Folha - O que foi surpresa para o MP?
João Francisco -
A conversa com Miriam e Gilberto, ter usado para campanha o dinheiro. Foi uma surpresa para eles. E tenho quase certeza que eles acreditaram em mim, viu? Se eu tivesse mal intencionado, teria usado um gravador com Miriam e Gilberto.

Folha - Mas não é complicado o sr. repassar isso sem ter prova?
João Francisco -
Mas, olhe, se um homem de confiança da cúpula do partido e do prefeito me procura para falar isso, você acha que ele estaria mentindo? A troco de quê estaria falando isso?

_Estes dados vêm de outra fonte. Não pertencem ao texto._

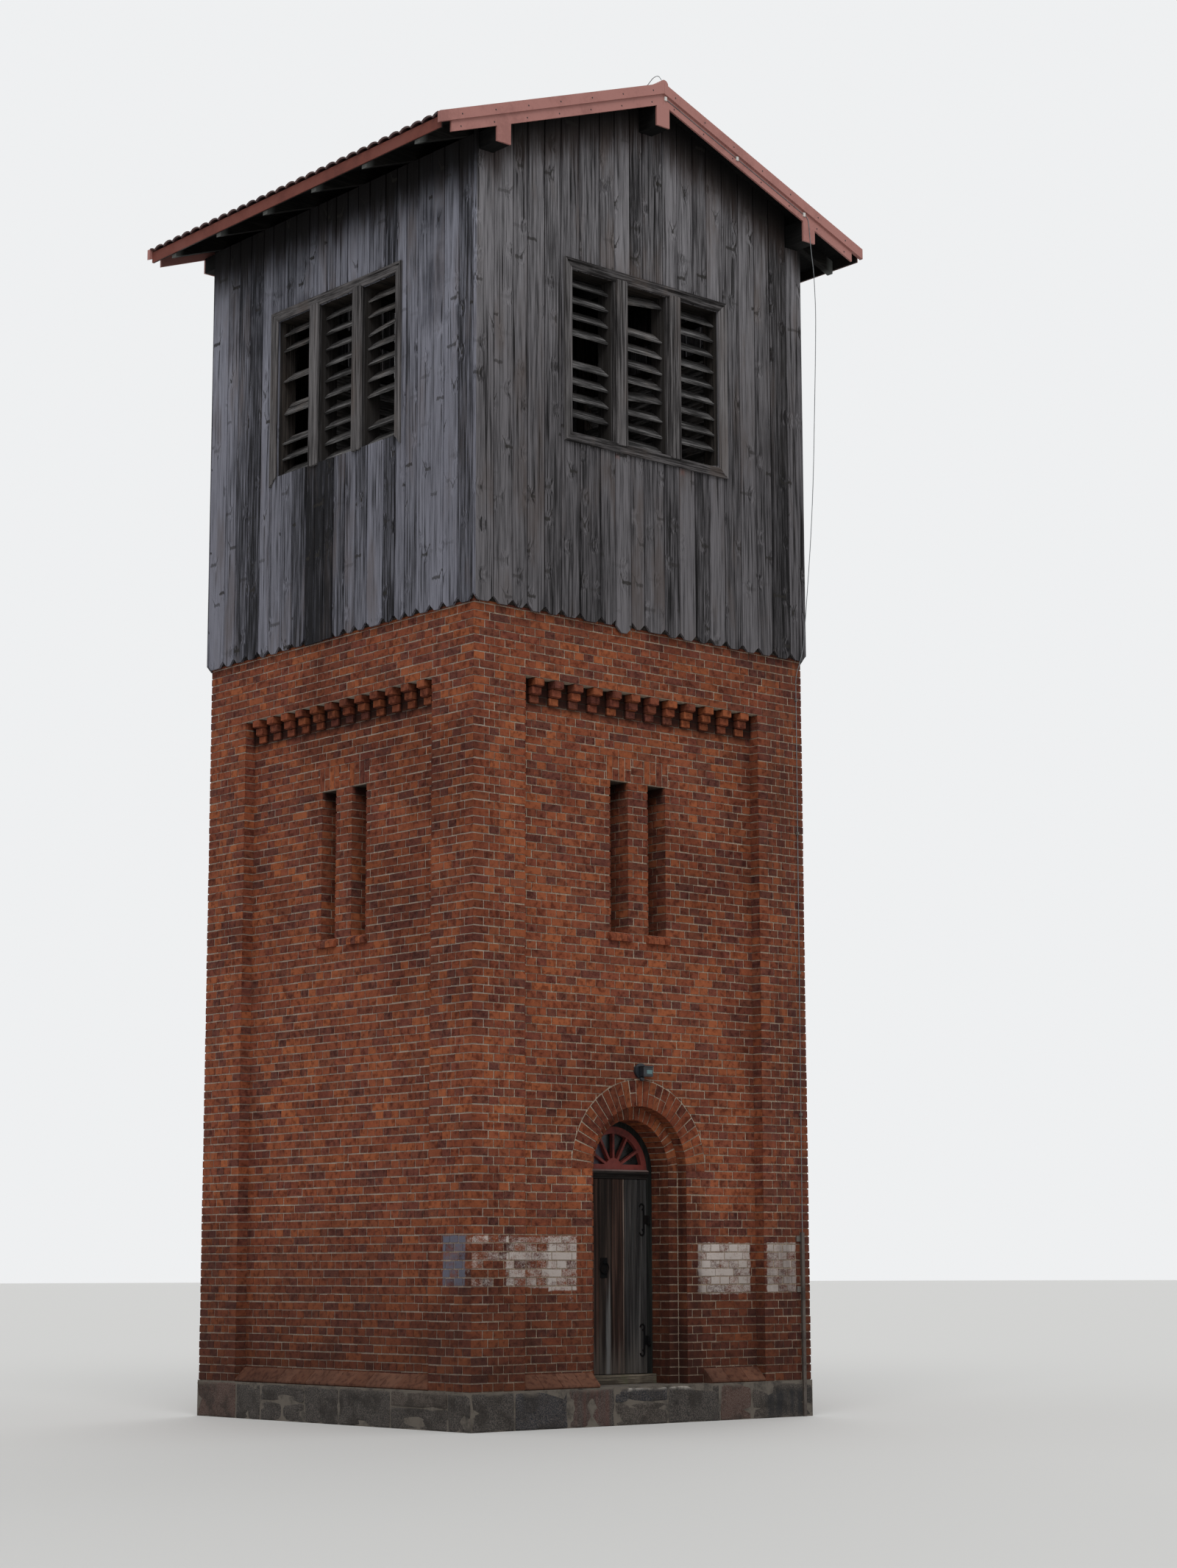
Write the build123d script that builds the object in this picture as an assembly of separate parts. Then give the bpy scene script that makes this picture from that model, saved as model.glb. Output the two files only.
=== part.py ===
from build123d import *
import os
from math import atan2, cos, radians, tan

# Bell tower: brick shaft on a fieldstone plinth, boarded belfry, low gable roof.
# Millimetres, +Z up, origin at ground level under the middle of the tower.
# The door is in the gable front, at -Y. The eaves are at -X and +X.

# Brickwork module
HEADER = 130                # one header with its joint
COURSE = 82                 # one course with its bed joint
PIER_HEADERS = 5            # corner piers, square in plan
PANEL_HEADERS = 25          # recessed panel between two piers
RECESS = 130                # the panel lies this far behind the piers
WALL_COURSES = 96           # height of the brick shaft
FRIEZE_COURSE = 85          # top of the corbel frieze
CORBEL_STEPS = 3
CORBEL_LAST_REACH = 40      # how far the lowest corbel brick stands out

# Plinth and ground floor
PLINTH_H = 370
PLINTH_PROUD = 15
FLOOR_LEDGE = 85            # the plinth carries the floor on this ledge
GROUND_FLOOR_T = 80
FLOOR_CLEAR = 3

# Slit windows, a pair in each panel
SLIT_W = 260
SLIT_PIER = 260
SLIT_SILL_COURSE = 55
SLIT_HEAD_COURSE = 74
SLIT_SILL_H = 90
SLIT_SILL_REACH = 45
SLIT_SILL_LAP = 25

# Moulded sill at the foot of each panel
PANEL_SILL_BACK_H = 150
PANEL_SILL_FRONT_H = 30
PANEL_SILL_STOP = 860       # the front sill stops here, right of the doorway

# Doorway of two orders under a round arch
ARCH_R = 650                # outer order
ARCH_RING = 260             # one brick deep
ORDER_STEP = 130            # the inner order is this much narrower
ORDER_DEPTH = 130           # and lies this far back
ARCH_SPRING = 2120          # above the plinth
DOOR_SETBACK = 515          # from the pier face to the door frame
FRAME_W = 65
FRAME_T = 100
LEAF_T = 45
LEAF_CLEAR = 5
LEAF_BOTTOM = 100           # above the plinth
LEAF_TOP = 2045
LEDGE_W = 120
LEDGE_T = 28
LEDGE_INSET = 40
LEDGE_HEIGHTS = (420, 1640)
TRANSOM_H = 92
TRANSOM_REACH = 25
FAN_FRAME = 70
FAN_RAIL = 52
FAN_T = 45
FAN_HUB_R = 115
FAN_SPOKE = 26
FAN_SPOKES = 5
GLASS_T = 4
STEP_BACK = 60
HINGE_HEIGHTS = (430, 1640)
HINGE_H = 330
HINGE_W = 105
HINGE_T = 6
HINGE_STEM_W = 16           # the hinge plate is a stem with a curl at each end
HINGE_CURL_R = 36
HINGE_PALM_W = 44           # and a palm at the knuckle
KNUCKLE_R = 11
KNUCKLE_H = 80
PIN_R = 5
PIN_CLEAR = 0.1
HANDLE_X = -140
HANDLE_Z = 1155
HANDLE_PLATE_W = 90
HANDLE_PLATE_H = 200
HANDLE_RING_R = 55
HANDLE_BAR_R = 7
HANDLE_BAR_SIDES = 4        # the ring is forged from square bar
HANDLE_CLEAR = 1            # the ring hangs this far off its plate

# Lamp over the arch
LAMP_Z = 3120               # above the plinth
LAMP_BASE_R = 75
LAMP_BASE_T = 35
LAMP_HEAD_W = 129
LAMP_HEAD_H = 103
LAMP_HEAD_LEFT = 30         # the head reaches this far to the left of the arm
LAMP_HEAD_DROP = 8
LAMP_HEAD_D = 60
LAMP_ARM_R = 9
LAMP_ARM = 10

# Belfry frame
SILL_BEAM_W = 200
SILL_BEAM_H = 220
POST = 180
WINDOW_POST = 140
JOIST_W = 120
JOIST_H = 180
JOISTS = 5
RAIL_W = 110
RAIL_T = 30
RAIL_OVER_SKIRT = 80        # middle of the lowest rail, above the board ends
RAIL_FROM_WINDOW = 560      # middle of the other rails, below and above the windows
BUTT_GAP = 1                # beams that butt stay this far apart

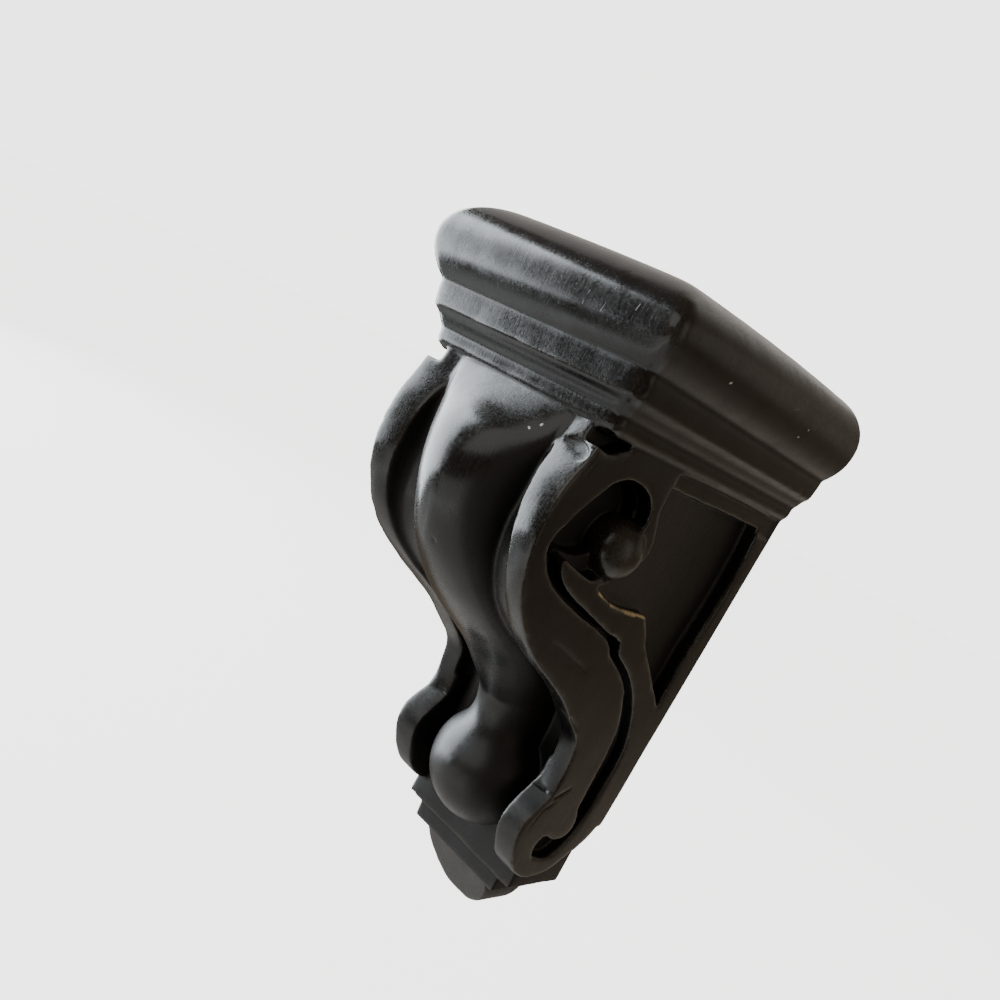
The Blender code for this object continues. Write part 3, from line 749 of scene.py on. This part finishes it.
window = softbox("window", (-14, 42.5), (-25, 40), 2.6, 11.3, "F2FAFF")
window.rotation_euler.rotate_axis("Z", math.radians(WINDOW_LEAN))
softbox("sill", (-12, 36), (-44, -28), 2.0, 0.8, "F2FAFF")
softbox("table", (-60, 30), (-125, -42), 2.0, 0.75, "F4F8F8")
softbox("table_front", (54, 110), (-50, -24), 2.0, 0.95, "F4F8F8")
softbox("table_right", (-140, -95), (-62, -20), 2.0, 0.20, "FFF4E4")
softbox("ceiling", (66, 108), (6, 50), 2.0, 1.25, "F6F6F4")
softbox("ceiling_left", (-78, -18), (16, 62), 2.0, 0.65, "F6F6F4")
softbox("back_wall", (-100, -80), (20, 50), 2.0, 0.35, "FFFDF6")
softbox("side_wall", (-138, -108), (3, 30), 2.0, 0.34, "FFF8EC")
softbox("right_room", (168, 198), (-12, 40), 2.0, 0.85, "FFF8EC")
softbox("behind", (-102, -72), (-34, 4), 2.0, 0.55, "FFF8EC")

world = bpy.data.worlds.new("pale_room")
bpy.context.scene.world = world
world.use_nodes = True
seen = world.node_tree.nodes["Background"]
seen.inputs["Color"].default_value = linear(ROOM_WHITE)
seen.inputs["Strength"].default_value = 3.6
room = add("Background", {"Color": "5E5040", "Strength": 1.45}, into=world.node_tree)
by_camera = add("LightPath", out="Is Camera Ray", into=world.node_tree)
mix = add("MixShader", (by_camera, room, seen.outputs[0]), into=world.node_tree)
world.node_tree.links.new(mix, world.node_tree.nodes["World Output"].inputs["Surface"])

# Camera: held low at the front right and tilted, so that the bracket leans across the picture. Its angles
# turn it right about the upright, down from level, and round its own line of sight.
CAMERA_AT = (275.38 * MM, -485.86 * MM, 2.5 * MM)
AZIMUTH, PITCH, ROLL = 39.353, -6.857, 27.34
SENSOR_WIDTH, LENS = 36, 34.177
view = bpy.data.cameras.new("view")
view.sensor_width = SENSOR_WIDTH
view.lens = LENS
view.clip_start = 0.01
camera = bpy.data.objects.new("view", view)
bpy.context.scene.collection.objects.link(camera)
camera.matrix_world = (Matrix.Translation(CAMERA_AT) @ Matrix.Rotation(math.radians(AZIMUTH), 4, "Z")
                       @ Matrix.Rotation(math.radians(90 + PITCH), 4, "X")
                       @ Matrix.Rotation(math.radians(ROLL), 4, "Z"))
bpy.context.scene.camera = camera
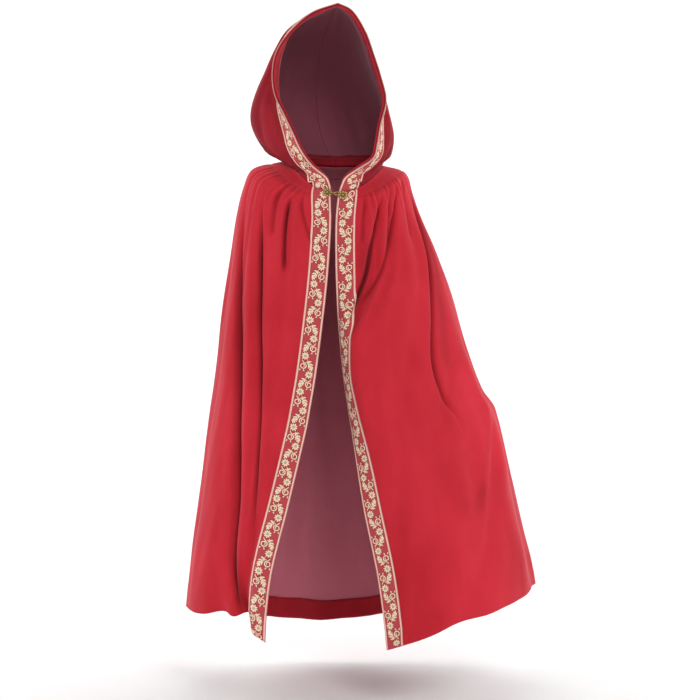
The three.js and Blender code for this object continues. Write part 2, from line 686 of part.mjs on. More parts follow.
function hoodRows(isLeft) {
  return HOOD_RINGS.map(({ up }) => {
    const middle = hood.lengthTo(0.5, up);
    const whole = hood.length(up);
    const gap = up === 1 ? 0 : SEAM_GAP / 2;
    const spread = isLeft
      ? { from: 0, to: middle - gap, count: HOOD_COLUMNS, leftRibbon: true }
      : { from: middle + gap, to: whole, count: HOOD_COLUMNS, rightRibbon: true };
    const row = columnsBetween(hood, up, spread).map((around) => wallPoint(hood, around, up));
    const ordered = isLeft ? row : row.reverse();
    if (up === 1) ordered.forEach((point) => (point.place.x += isLeft ? -SEAM_GAP / 2 : SEAM_GAP / 2));
    return ordered;
  });
}

// The ribbon's rows: the columns of a cloth that lie next to its front edge.
function ribbonRows(rows, columns, fromRight) {
  return rows.map((row) => (fromRight ? row.slice(-columns - 1) : row.slice(0, columns + 1)));
}

function ribbonOver(rows, reversedFrom) {
  return wallMesh(rows, { outer: LAYER_GAP + RIBBON_WALL, inner: LAYER_GAP, reversedFrom });
}

function bandUnder(rows, reversedFrom) {
  const top = -VELVET_WALL - LAYER_GAP;
  return wallMesh(rows, { outer: top, inner: top - FACING_WALL, reversedFrom });
}

// The two halves' rows as one run over the ridge, sharing the ridge's own row.
function overTheRidge(left, right) {
  const ridgeLeft = left[left.length - 1];
  const ridgeRight = right[right.length - 1];
  const shared = ridgeLeft.map((point, i) => ({
    ...point,
    place: point.place.clone().lerp(ridgeRight[i].place, 0.5),
  }));
  return [...left.slice(0, -1), shared, ...right.slice(0, -1).reverse()];
}

// A clasp plate with a scalloped edge, its flat back on the ribbon.
function plateGeometry() {
  const positions = [];
  const index = [];
  for (const ring of PLATE_PROFILE) {
    for (let i = 0; i < PLATE_COLUMNS; i++) {
      const angle = (2 * Math.PI * i) / PLATE_COLUMNS;
      const petal = PLATE_SCALLOP * Math.cos(PLATE_PETALS * angle) * ring.radius;
      const radius = PLATE_RADIUS * ring.radius + petal;
      positions.push(radius * Math.cos(angle), radius * Math.sin(angle), ring.height);
    }
  }
  const backCentre = positions.length / 3;
  positions.push(0, 0, 0);
  const topCentre = backCentre + 1;
  positions.push(0, 0, PLATE_TOP);
  for (let r = 0; r < PLATE_PROFILE.length; r++) {
    for (let i = 0; i < PLATE_COLUMNS; i++) {
      const next = (i + 1) % PLATE_COLUMNS;
      const a = r * PLATE_COLUMNS + i;
      const b = r * PLATE_COLUMNS + next;
      if (r === 0) index.push(backCentre, b, a);
      if (r === PLATE_PROFILE.length - 1) index.push(topCentre, a, b);
      else index.push(a, b, b + PLATE_COLUMNS, a, b + PLATE_COLUMNS, a + PLATE_COLUMNS);
    }
  }
  const geometry = new THREE.BufferGeometry();
  geometry.setAttribute("position", new THREE.Float32BufferAttribute(positions, 3));
  geometry.setIndex(index);
  return facingOut(geometry);
}

function wireGeometry(points, steps) {
  const section = new THREE.Shape();
  for (let i = 0; i < WIRE_SIDES; i++) {
    const angle = (2 * Math.PI * i) / WIRE_SIDES;
    const x = WIRE_RADIUS * Math.cos(angle);
    const y = WIRE_RADIUS * Math.sin(angle);
    if (i === 0) section.moveTo(x, y);
    else section.lineTo(x, y);
  }
  const path = new THREE.CatmullRomCurve3(points.map(vector));
  return new THREE.ExtrudeGeometry(section, { steps, bevelEnabled: false, extrudePath: path });
}

const wasm = await Module();
wasm.setup();

function solidFrom(geometry) {
  const bare = geometry.clone();
  bare.deleteAttribute("normal");
  if (bare.getAttribute("uv")) bare.deleteAttribute("uv");
  const merged = mergeVertices(bare);
  const made = new wasm.Manifold(
    new wasm.Mesh({
      numProp: 3,
      vertProperties: merged.attributes.position.array,
      triVerts: new Uint32Array(merged.index.array),
    }),
  );
  return made;
}

function geometryFrom(solid) {
  const mesh = solid.getMesh();
  const geometry = new THREE.BufferGeometry();
  geometry.setAttribute("position", new THREE.BufferAttribute(Float32Array.from(mesh.vertProperties), 3));
  geometry.setIndex(new THREE.BufferAttribute(Uint32Array.from(mesh.triVerts), 1));
  geometry.computeVertexNormals();
  return geometry;
}

// A plate and its wire as one casting, tilted with the ribbon and a given reach in front of it.
function claspHalf(name, at, wirePoints, reach) {
  const joined = solidFrom(plateGeometry()).add(solidFrom(wireGeometry(wirePoints, WIRE_STEPS)));
  const mesh = named(name, geometryFrom(joined), brass());
  mesh.rotation.set(Math.PI / 2 - PLATE_TILT, 0, 0);
  const forward = (at[1] * Math.sin(PLATE_TILT) - reach) / Math.cos(PLATE_TILT);
  mesh.position.set(at[0], forward, at[1]);
  return mesh;
}

// How far forward a plate sits to clear every ribbon point behind it, measured square to the plate.
function plateReach(ribbons, at) {
  const forward = new THREE.Vector3(0, -Math.cos(PLATE_TILT), Math.sin(PLATE_TILT));
  const lift = 2 * LAYER_GAP + RIBBON_WALL;
  const reaches = ribbons.flat(2).flatMap(({ place, normal }) => {
    const away = Math.hypot(place.x - at[0], place.z - at[1]);
    if (away > PLATE_NEIGHBOURS) return [];
    return [place.clone().addScaledVector(normal, lift).dot(forward)];
  });
  return Math.max(...reaches);
}

function buildCape() {
  const cape = new THREE.Group();
  const yoke = yokeRows();
  cape.add(named("yoke", wallMesh(yoke, { outer: 0, inner: -VELVET_WALL }), velvet()));

  const panels = new Map();
  for (const panel of PANELS) {
    const rows = panelRows(panel);
    panels.set(panel.name, rows);
    cape.add(named(panel.name, wallMesh(rows, { outer: 0, inner: -VELVET_WALL }), velvet()));
    cape.add(named("hem_" + panel.name.replace("front_", ""), bandUnder(rows.slice(-2)), hemVelvet()));
  }

  const ribbonLeft = [
    ...ribbonRows(yoke.slice(1), RIBBON_COLUMNS, false),
    ...ribbonRows(panels.get("front_left"), RIBBON_COLUMNS, false),
  ];
  const ribbonRight = [
    ...ribbonRows(yoke.slice(1), RIBBON_COLUMNS, true),
    ...ribbonRows(panels.get("front_right"), RIBBON_COLUMNS, true),
  ];
  cape.add(named("trim_left", ribbonOver(ribbonLeft), ribbon()));
  cape.add(named("trim_right", ribbonOver(ribbonRight), ribbon()));

  const hoodLeft = hoodRows(true);
  const hoodRight = hoodRows(false);
  cape.add(named("hood_left", wallMesh(hoodLeft, { outer: 0, inner: -VELVET_WALL }), velvet()));
  cape.add(named("hood_right", wallMesh(hoodRight, { outer: 0, inner: -VELVET_WALL }), velvet()));
  const faceEdge = overTheRidge(
    ribbonRows(hoodLeft, RIBBON_COLUMNS, false),
    ribbonRows(hoodRight, RIBBON_COLUMNS, false),
  );
  cape.add(named("trim_hood", ribbonOver(faceEdge, HOOD_RINGS.length - 1), ribbon()));
  const facing = faceEdge.map((row) => row.slice(0, FACING_COLUMNS + 1));
  cape.add(named("hood_facing", bandUnder(facing, HOOD_RINGS.length - 1), velvet()));

  const ribbons = [ribbonLeft, ribbonRight, faceEdge];
  const reach = Math.max(plateReach(ribbons, LEFT_PLATE_AT), plateReach(ribbons, RIGHT_PLATE_AT));
  cape.add(claspHalf("clasp_left", LEFT_PLATE_AT, HOOK_POINTS, reach));
  cape.add(claspHalf("clasp_right", RIGHT_PLATE_AT, EYE_POINTS, reach));
  return cape;
}

export default buildCape();
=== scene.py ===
"""A child's hooded cape of red velvet, worn open and held at the neck by a hook-and-eye clasp.

The fronts and the hood's face edge are trimmed with a woven flowered ribbon, and the body is
gathered to a shoulder yoke. Every cloth is a thin closed wall on the form of its solid in the
frame, drawn from the same rings and troughs, with finer gathers, creases and seams. Lengths are
in metres, and the tables of rings and troughs are in millimetres.
"""

import logging
import math
from collections.abc import Callable, Mapping, Sequence
from dataclasses import dataclass, field
from enum import Enum

import bpy
import numpy as np
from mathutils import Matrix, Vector


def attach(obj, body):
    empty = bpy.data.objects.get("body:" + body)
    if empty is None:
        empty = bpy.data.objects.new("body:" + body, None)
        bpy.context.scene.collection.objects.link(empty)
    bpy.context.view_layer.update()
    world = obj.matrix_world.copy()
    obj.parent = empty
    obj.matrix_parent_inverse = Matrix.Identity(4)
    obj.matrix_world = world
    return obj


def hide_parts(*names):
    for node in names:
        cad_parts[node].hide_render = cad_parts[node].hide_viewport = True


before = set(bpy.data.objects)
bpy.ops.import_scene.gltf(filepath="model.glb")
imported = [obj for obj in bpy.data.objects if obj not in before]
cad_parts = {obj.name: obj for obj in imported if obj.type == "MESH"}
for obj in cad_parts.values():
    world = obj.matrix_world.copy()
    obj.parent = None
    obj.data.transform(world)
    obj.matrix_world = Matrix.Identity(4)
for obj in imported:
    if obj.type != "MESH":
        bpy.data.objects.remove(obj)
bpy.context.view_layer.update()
LOG = logging.getLogger("cape")

MM = 0.001
Point = tuple[float, float, float]
Colour = tuple[float, float, float, float]
Surface = Callable[[np.ndarray, np.ndarray], np.ndarray]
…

Folha - Por que o sr. está fazendo essas denúncias?
João Francisco -
Porque queria ficar de alma lavada, por isso falei ao MP. Para ficar tranquilo. Para todo mundo ver que o PT é igual aos outros. Age igual nas eleições, com caixa dois, no esquema de arrecadação. Quero que isso sirva para o povo escolher melhor seu candidato. Não sei quem é o melhor.

Folha - O sr. não se incomoda em apontar que seu irmão foi supostamente corrupto?
João Francisco -
Paciência, acho que ele não está zangado comigo de onde está. Deve estar num lugar apartidário.

Folha - O sr. acha que o assassinato de seu irmão foi por motivos comuns?
João Francisco -
Não, não acho. o processo de investigação não foi bem conduzido, ele foi assassinado porque se rebelou contra o esquema.

Folha - Ele chegou a falar para o sr. que iria tomar providência?
João Francisco -
A mim não, mas a Miriam sim, tinha garantido para ela que iria tomar providência a partir de setembro.

Folha - O que o sr. achava de seu irmão?
João Francisco -
Acho que meu irmão tinha uma das maiores cabeças do país, era competente e honesto.

Folha - Mas o sr. está acusando ele de corrupção?
João Francisco -
É, eu sabia, infelizmente, que iria chamuscar a imagem. Mas prefiro que ele tenha a imagem chamuscada e que o brasileiro saiba que o PT, que está em primeiro lugar nas pesquisas, não difere em nada dos outros. Mas queria que esse desnível social no Brasil mudasse. Quando viajo para o exterior dá chateação de falar que é brasileiro.

Folha - O sr. não aceita que o assassinato foi crime comum?
João Francisco -
Não aceito e continuo não aceitando.